¿Qué hice mal?
“Examina la senda que siguen tus pies y sean rectos todos tus caminos” (Prov. 4:26).
Llegó a su primera sesión de terapia con esta pregunta: “¿Qué hice mal?” Después me relató su historia, entre lágrimas; cómo no comprenderla, si yo también soy madre. Ella se había dedicado en cuerpo y alma a su único hijo: no había escatimado tiempo, ni cuidados o atención, había dado prioridad a su alimentación y a todo lo que requería para estar sano; sin embargo, con apenas 20 años, había tenido que llevarlo al hospital por una sobredosis.

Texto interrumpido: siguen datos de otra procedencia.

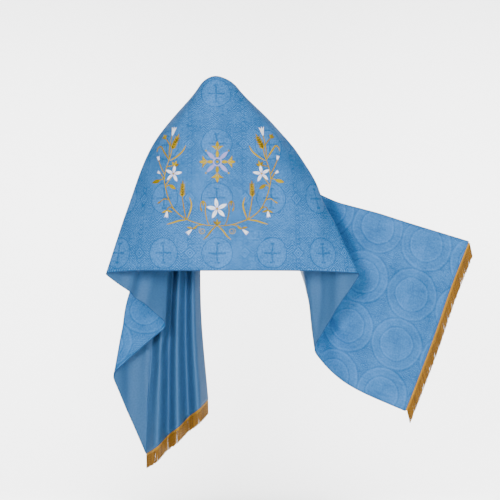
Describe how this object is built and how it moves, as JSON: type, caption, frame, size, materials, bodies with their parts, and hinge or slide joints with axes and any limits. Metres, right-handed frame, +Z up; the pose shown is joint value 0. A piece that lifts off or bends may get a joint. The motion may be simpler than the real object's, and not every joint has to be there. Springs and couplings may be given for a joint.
{
  "type": "humeral veil",
  "caption": "Long rectangular shoulder veil in blue damask with satin lining and gold fringed ends, draped over the back, one end held out.",
  "frame": {"origin": "on the neck's axis, at the base of the neck, where the neck and shoulders carry the cloth", "axes": "+Z up, -Y towards the side of the wearer's back, which the picture shows, +X towards the wearer's right hand"},
  "size_m": [1.2018, 0.399, 1.2929],
  "materials": {
    "brocade": "tone-on-tone figured damask, soft sheen",
    "lining": "smooth satin",
    "bullion": "twisted metallic yarn"
  },
  "bodies": {
    "root": {"brocade_right_end": "brocade", "brocade_right_pleat": "brocade", "brocade_back": "brocade", "brocade_left_pleat": "brocade", "brocade_left_cascade": "brocade", "brocade_left_end": "brocade", "lining_right_end": "lining", "lining_right_pleat": "lining", "lining_back": "lining", "lining_left_pleat": "lining", "lining_left_cascade": "lining", "lining_left_end": "lining", "fringe_right": "bullion", "fringe_left": "bullion"}
  },
  "joints": []
}
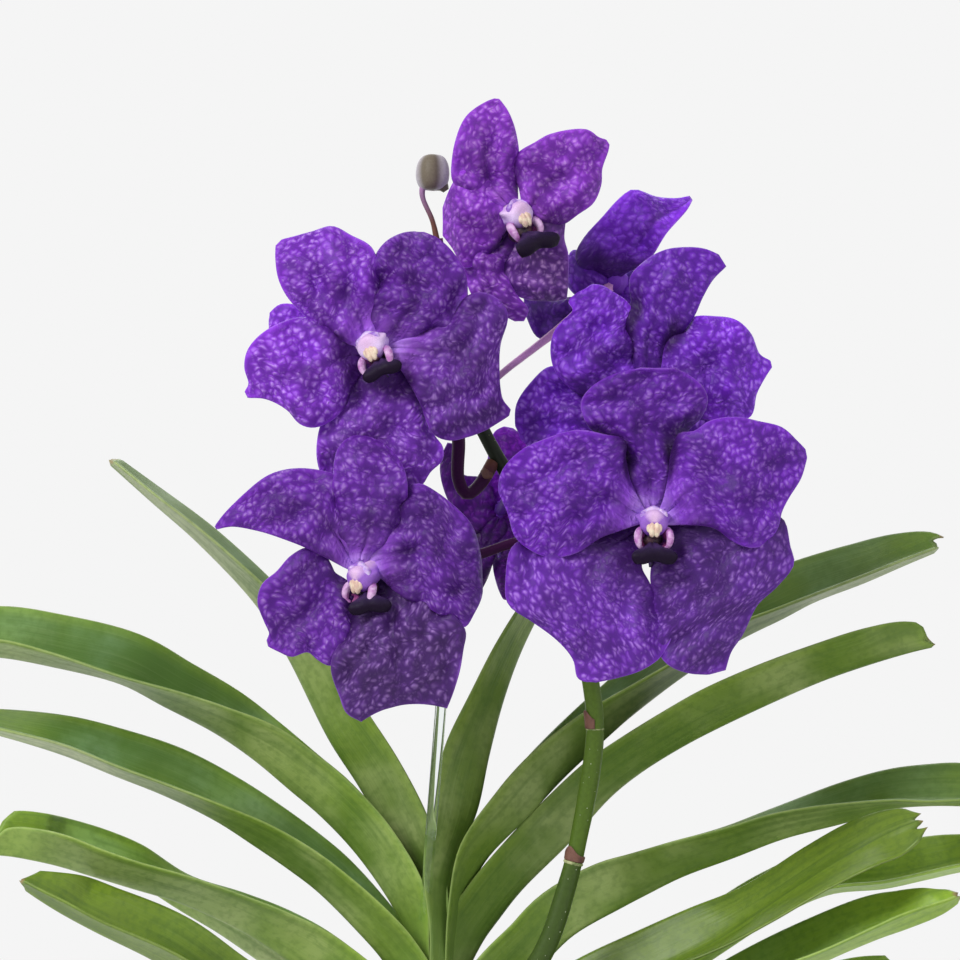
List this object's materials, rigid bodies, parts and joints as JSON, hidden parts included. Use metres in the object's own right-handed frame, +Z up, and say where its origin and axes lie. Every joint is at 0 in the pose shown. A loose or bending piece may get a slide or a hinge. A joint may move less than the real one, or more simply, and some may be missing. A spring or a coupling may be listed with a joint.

En primera instancia, yo no supe qué decirle. Me parecía aquella una historia tan fuerte, que sabía que no hay palabras para aliviar ese dolor. Así que me limité a agarrarle la mano; ambas guardamos silencio. Entonces, dejó ir un alarido de dolor: “¡Todo lo que hice no sirvió para nada!” La teoría de la terapia psicológica me decía que aquella mujer cargaba un enorme “costal” de culpa que apenas le permitía respirar; hay palabras que se pueden decir en ese momento, pero en la sencillez del dolor de aquella mujer solo atiné a abrazarla y guardar silencio. La impotencia de una madre frente al fracaso de un hijo causa un dolor indescriptible.

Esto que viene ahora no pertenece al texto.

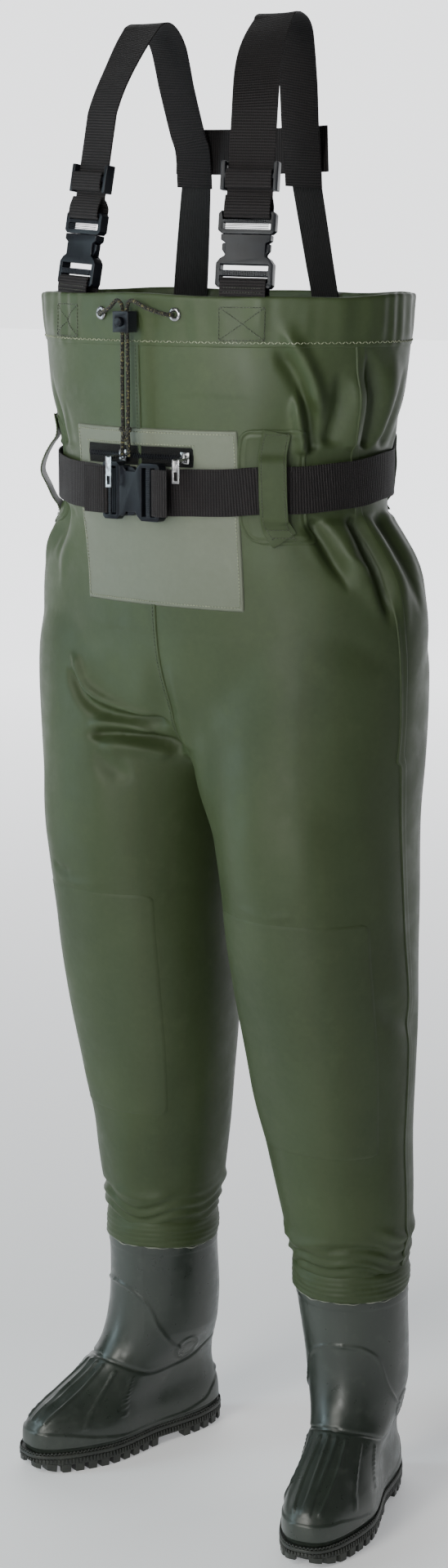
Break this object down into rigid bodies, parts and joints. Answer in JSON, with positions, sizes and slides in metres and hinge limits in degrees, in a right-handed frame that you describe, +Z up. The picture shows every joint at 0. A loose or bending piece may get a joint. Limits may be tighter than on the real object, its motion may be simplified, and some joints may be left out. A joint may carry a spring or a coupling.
{
  "type": "chest waders",
  "caption": "Bootfoot chest waders standing on their soles, with waist belt, zipped chest pocket, drawcord hem and adjustable quick-release shoulder straps.",
  "frame": {"origin": "centre of the overall footprint on the floor, under the soles", "axes": "+Z up; the wearer faces -Y and the wearer's left side is +X"},
  "size_m": [0.502, 0.331, 1.6981],
  "materials": {
    "coated_fabric": "olive green PVC-coated fabric, satin",
    "coated_fabric_patch": "welded olive green patch, satin",
    "boot_rubber": "dark green moulded boot, satin",
    "insole_foam": "black lining sole, matt",
    "sole_rubber": "dark green cleated sole, matt",
    "pocket_fabric": "lighter grey-green coated fabric, satin",
    "zip_tape": "black zip tape and coil",
    "nickel": "bright nickel plate",
    "buckle_plastic": "black acetal, satin",
    "webbing": "black-brown ribbed webbing",
    "elastic": "black woven elastic",
    "cord": "black braided cord with an olive fleck"
  },
  "bodies": {
    "waders": {"front_panel_left": "coated_fabric", "front_panel_right": "coated_fabric", "back_panel_left": "coated_fabric", "back_panel_right": "coated_fabric", "chest_hem": "coated_fabric", "knee_patch_left": "coated_fabric_patch", "knee_patch_right": "coated_fabric_patch", "boot_cuff_left": "coated_fabric", "boot_cuff_right": "coated_fabric", "boot_upper_left": "boot_rubber", "boot_upper_right": "boot_rubber", "insole_left": "insole_foam", "insole_right": "insole_foam", "outsole_left": "sole_rubber", "outsole_right": "sole_rubber", "pocket_patch": "pocket_fabric", "zip_tape": "zip_tape", "belt_buckle_female": "buckle_plastic", "belt_buckle_male": "buckle_plastic", "belt_webbing": "webbing", "belt_loop_front_left": "coated_fabric", "belt_loop_side_right": "coated_fabric", "belt_loop_back_left": "coated_fabric", "belt_loop_back_right": "coated_fabric", "shoulder_buckle_left_female": "buckle_plastic", "shoulder_buckle_left_male": "buckle_plastic", "anchor_tab_left": "webbing", "front_strap_left": "webbing", "elastic_strap_left": "elastic", "shoulder_buckle_right_female": "buckle_plastic", "shoulder_buckle_right_male": "buckle_plastic", "anchor_tab_right": "webbing", "front_strap_right": "webbing", "elastic_strap_right": "elastic", "back_yoke": "webbing", "eyelet_left": "nickel", "eyelet_right": "nickel", "drawcord_left": "cord", "drawcord_right": "cord", "drawcord_knot": "cord"},
    "zip_slider_right": {"zip_slider_right": "nickel"},
    "zip_slider_left": {"zip_slider_left": "nickel"},
    "zip_pull_right": {"zip_pull_right": "nickel"},
    "zip_pull_left": {"zip_pull_left": "nickel"},
    "belt_prong_a": {"belt_buckle_prong_a": "buckle_plastic"},
    "belt_prong_b": {"belt_buckle_prong_b": "buckle_plastic"},
    "triglide_left": {"triglide_left": "buckle_plastic", "strap_fold_left": "webbing"},
    "triglide_right": {"triglide_right": "buckle_plastic", "strap_fold_right": "webbing"},
    "cord_lock": {"cord_lock": "buckle_plastic"},
    "cord_lock_button": {"cord_lock_button": "buckle_plastic"},
    "shoulder_prong_left_a": {"shoulder_buckle_left_prong_a": "buckle_plastic"},
    "shoulder_prong_left_b": {"shoulder_buckle_left_prong_b": "buckle_plastic"},
    "shoulder_prong_right_a": {"shoulder_buckle_right_prong_a": "buckle_plastic"},
    "shoulder_prong_right_b": {"shoulder_buckle_right_prong_b": "buckle_plastic"}
  },
  "joints": [
    {"name": "zip_slider_right_run", "type": "hinge", "parent": "waders", "child": "zip_slider_right", "pos_m": [0, 0.13191, 1.234], "axis": [0, 0, 1], "range_deg": [-11, 0]},
    {"name": "zip_pull_right_swing", "type": "hinge", "parent": "zip_slider_right", "child": "zip_pull_right", "pos_m": [-0.01919, -0.14171, 1.2341], "axis": [-0.9976, 0.0699, 0], "range_deg": [0, 75]},
    {"name": "zip_slider_left_run", "type": "hinge", "parent": "waders", "child": "zip_slider_left", "pos_m": [0, 0.13191, 1.234], "axis": [0, 0, 1], "range_deg": [-10, 0]},
    {"name": "zip_pull_left_swing", "type": "hinge", "parent": "zip_slider_left", "child": "zip_pull_left", "pos_m": [0.0612, -0.13547, 1.2341], "axis": [-0.9748, -0.2231, 0], "range_deg": [0, 75]},
    {"name": "belt_prong_a_press", "type": "hinge", "parent": "waders", "child": "belt_prong_a", "pos_m": [-0.0142, -0.14728, 1.2135], "axis": [0, 1, 0], "range_deg": [0, 6], "stiffness_Nm_per_rad": 3},
    {"name": "belt_prong_b_press", "type": "hinge", "parent": "waders", "child": "belt_prong_b", "pos_m": [-0.0142, -0.14728, 1.1805], "axis": [0, -1, 0], "range_deg": [0, 6], "stiffness_Nm_per_rad": 3},
    {"name": "shoulder_prong_left_a_press", "type": "hinge", "parent": "waders", "child": "shoulder_prong_left_a", "pos_m": [0.13417, -0.09532, 1.46571], "axis": [-0.3498, 0.9293, -0.1185], "range_deg": [0, 6], "stiffness_Nm_per_rad": 3},
    {"name": "shoulder_prong_left_b_press", "type": "hinge", "parent": "waders", "child": "shoulder_prong_left_b", "pos_m": [0.10326, -0.10686, 1.46648], "axis": [0.3498, -0.9293, 0.1185], "range_deg": [0, 6], "stiffness_Nm_per_rad": 3},
    {"name": "triglide_left_slide", "type": "slide", "parent": "waders", "child": "triglide_left", "axis": [-0.0199, 0.1191, 0.9927], "range_m": [0, 0.05]},
    {"name": "shoulder_prong_right_a_press", "type": "hinge", "parent": "waders", "child": "shoulder_prong_right_a", "pos_m": [-0.08675, -0.10421, 1.4652], "axis": [0.1964, 0.9688, -0.1513], "range_deg": [0, 6], "stiffness_Nm_per_rad": 3},
    {"name": "shoulder_prong_right_b_press", "type": "hinge", "parent": "waders", "child": "shoulder_prong_right_b", "pos_m": [-0.119, -0.09742, 1.46683], "axis": [-0.1964, -0.9688, 0.1513], "range_deg": [0, 6], "stiffness_Nm_per_rad": 3},
    {"name": "triglide_right_slide", "type": "slide", "parent": "waders", "child": "triglide_right", "axis": [0.079, 0.1382, 0.9872], "range_m": [0, 0.05]},
    {"name": "cord_lock_slide", "type": "slide", "parent": "waders", "child": "cord_lock", "axis": [0, 0, -1], "range_m": [0, 0.08]},
    {"name": "cord_lock_button_press", "type": "slide", "parent": "cord_lock", "child": "cord_lock_button", "axis": [0, 1, 0], "range_m": [0, 0.0015], "stiffness_N_per_m": 900, "springref_m": -0.001}
  ]
}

¿Cuántas veces te has sentido una madre fracasada? Si me lo preguntaras a mí, te diría que muchas. Recuerdo en ocasiones los errores que cometí con mis hijas y cómo, en el momento, me hicieron sentir un fracaso como madre. Pero luego recuerdo que Dios, aun siendo un Padre que nunca ha cometido un error, ha tenido que ver (y sigue teniendo que ver) cómo algunos de sus hijos se pierden en el camino equivocado.
Los sentimientos de fracaso y de culpa pueden ser muy abrumadores cuando se trata de los hijos. Si no hiciste lo correcto “allá y entonces”, hazlo “aquí y ahora”; redimir el tiempo malgastado es una oportunidad que Dios nos ofrece para reparar, restaurar y sanar la relación con nuestros hijos. Con paciencia, aceptación y un sincero deseo de reconstruir, acércate a los tuyos sin reprocharte nada. Solo recrea lo que pudiste haber hecho y no hiciste.
Concéntrate en sanar tus heridas y las de tus hijos. Pon cada día bálsamo en las cicatrices, con amor abnegado, sin culpa y sin remordimientos. Tus hijos necesitan a una madre honesta y cariñosa, no a una mujer que se victimiza llorando por los rincones sin consuelo.